3D printing is one of those alluring parts of the technology world that has people bubbling with ideas of what they can and will print.
But the time, cost and varying quality of current consumer 3D printers has meant they have yet to take the hobby and craft market by storm.
You are more likely to find 3D printers being used by startups to create cheap and cheerful prototypes; some even use 3D printing to create prosthetic limbs that are markedly cheaper and faster to produce than current alternatives.
Arguable it is in the business world, from startups to large enterprises, where 3D printing will have the most impact in the near future.
Case in point would be Ford's use of industrial 3D printers to create prototype parts to inform the design of its next range of cars.
The car maker uses 3D printing to bring to life sketched designs and 3D models of car parts created with computer-assisted design software.
The printers can rapidly and cheaply produce plastic prototypes of car parts (pictured below), such as steering wheels, gear sticks, grilles and various other bodywork parts, all of which can be assessed in the physical world by engineers and designers.
Previously the process for complex parts would be carried out using clay models that required specific tooling, moulds and specialist technicians.

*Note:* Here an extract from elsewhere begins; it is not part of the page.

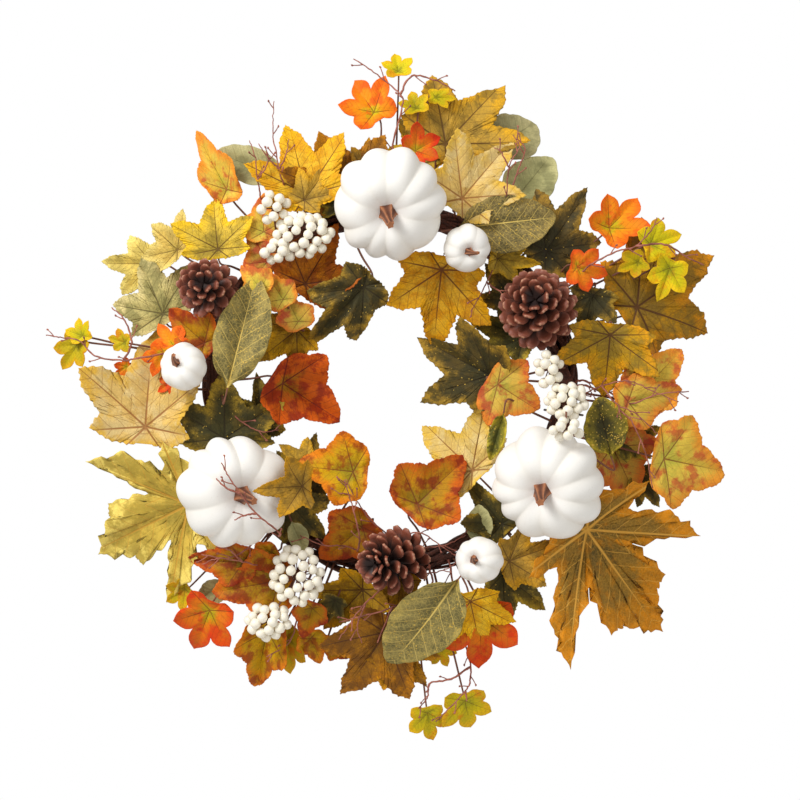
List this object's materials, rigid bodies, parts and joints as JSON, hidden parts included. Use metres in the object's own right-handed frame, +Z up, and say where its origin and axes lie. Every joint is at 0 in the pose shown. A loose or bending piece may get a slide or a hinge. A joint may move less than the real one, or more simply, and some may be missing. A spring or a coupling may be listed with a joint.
{
  "type": "harvest door wreath",
  "caption": "Round vine wreath for a door, covered with cloth autumn leaves, foam pumpkins, pinecones and berry sprigs; a wire loop at the back of the top hangs it on a hook.",
  "frame": {"origin": "centre of the vine ring, in the plane of the door that the wreath hangs against", "axes": "+Z up, +X to the right seen from the front, +Y into the door: the decorated front faces -Y"},
  "size_m": [0.597, 0.1317, 0.61],
  "materials": {
    "leaf_golden": "matte",
    "leaf_brown_gold": "matte",
    "leaf_orange_gold": "matte",
    "leaf_russet": "matte",
    "leaf_beige": "matte",
    "leaf_pale_yellow": "matte",
    "leaf_olive": "matte",
    "leaf_dark_green": "matte",
    "leaf_sage": "matte",
    "leaf_lobed_yellow": "matte",
    "leaf_lobed_dark": "matte",
    "leaf_grey_green": "matte",
    "leaf_magnolia": "matte",
    "leaf_mottled": "matte",
    "leaf_mottled_gold": "matte",
    "leaf_red": "matte",
    "leaf_curled": "matte",
    "leaf_speckled": "matte",
    "leaf_orange_ivy": "matte",
    "leaf_green_ivy": "matte",
    "foam_white": "matte",
    "stem_brown": "matte",
    "pick_wood": "matte",
    "cone_brown": "matte",
    "berry_cream": "satin",
    "wrapped_wire": "matte",
    "twig_brown": "matte",
    "vine_bark": "matte",
    "iron_wire": "satin"
  },
  "bodies": {
    "wreath": {"beige_maple_leaves": "leaf_beige", "berries_lower_left": "berry_cream", "berries_right": "berry_cream", "berries_upper_left": "berry_cream", "berry_stalks": "wrapped_wire", "binding_ties": "iron_wire", "brown_gold_maple_leaves": "leaf_brown_gold", "curled_leaf_right": "leaf_curled", "dark_green_leaves_left": "leaf_dark_green", "dark_green_leaves_right": "leaf_dark_green", "golden_maple_leaves": "leaf_golden", "green_ivy_leaves_bottom": "leaf_green_ivy", "green_ivy_leaves_left": "leaf_green_ivy", "green_ivy_leaves_right": "leaf_green_ivy", "green_ivy_leaves_top": "leaf_green_ivy", "grey_green_maple_leaf": "leaf_grey_green", "hole_leaves": "leaf_dark_green", "large_pumpkin_stems": "stem_brown", "leaf_stalks": "wrapped_wire", "lobed_leaf_left": "leaf_lobed_yellow", "lobed_leaf_right": "leaf_lobed_dark", "magnolia_leaf_bottom": "leaf_magnolia", "magnolia_leaf_left": "leaf_magnolia", "magnolia_leaf_top": "leaf_magnolia", "mottled_leaf_left": "leaf_mottled_gold", "mottled_leaves_hole": "leaf_mottled_gold", "mottled_leaves_lower_left": "leaf_mottled_gold", "mottled_leaves_right": "leaf_mottled", "mottled_leaves_top_left": "leaf_mottled", "olive_maple_leaves": "leaf_olive", "orange_gold_maple_leaf": "leaf_orange_gold", "orange_ivy_leaves_bottom": "leaf_orange_ivy", "orange_ivy_leaves_left": "leaf_orange_ivy", "orange_ivy_leaves_right": "leaf_orange_ivy", "orange_ivy_leaves_top": "leaf_orange_ivy", "pale_yellow_maple_leaves": "leaf_pale_yellow", "pinecone_bottom": "cone_brown", "pinecone_left": "cone_brown", "pinecone_right": "cone_brown", "pinecone_wires": "iron_wire", "pumpkin_left": "foam_white", "pumpkin_picks": "pick_wood", "pumpkin_right": "foam_white", "pumpkin_top": "foam_white", "red_leaf_inside": "leaf_red", "russet_maple_leaves": "leaf_russet", "sage_leaves": "leaf_sage", "small_mottled_leaves": "leaf_mottled_gold", "small_pumpkin_bottom": "foam_white", "small_pumpkin_left": "foam_white", "small_pumpkin_stems": "stem_brown", "small_pumpkin_top": "foam_white", "speckled_leaf_right": "leaf_speckled", "tendril_twigs": "twig_brown", "twig_pick_bottom": "twig_brown", "twig_pick_left": "twig_brown", "twig_pick_right": "twig_brown", "twig_pick_top": "twig_brown", "vine_canes": "vine_bark"},
    "loop": {"hanging_loop": "iron_wire"}
  },
  "joints": [
    {"name": "loop_swing", "type": "hinge", "parent": "wreath", "child": "loop", "pos_m": [0, -0.021, 0.155], "axis": [1, 0, 0], "range_deg": [-105, 0]}
  ]
}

This meant producing prototypes could take months, depending on the complexity of the part, as well as cost Ford a hefty amount.
While Ford still uses clay models to create scale versions of its cars and less complex car parts, it now uses laser 3D printing to create detailed plastic prototypes within days or hours, saving the firm time and money, and giving its engineers and designers more scope to optimise each part for the car.
Ford is probably a few years away from creating mass market 3D printed cars, but with 3D printing allowing for the creation of metal and plastic models, it could only be a matter of time before cars are constructed mostly from printed parts.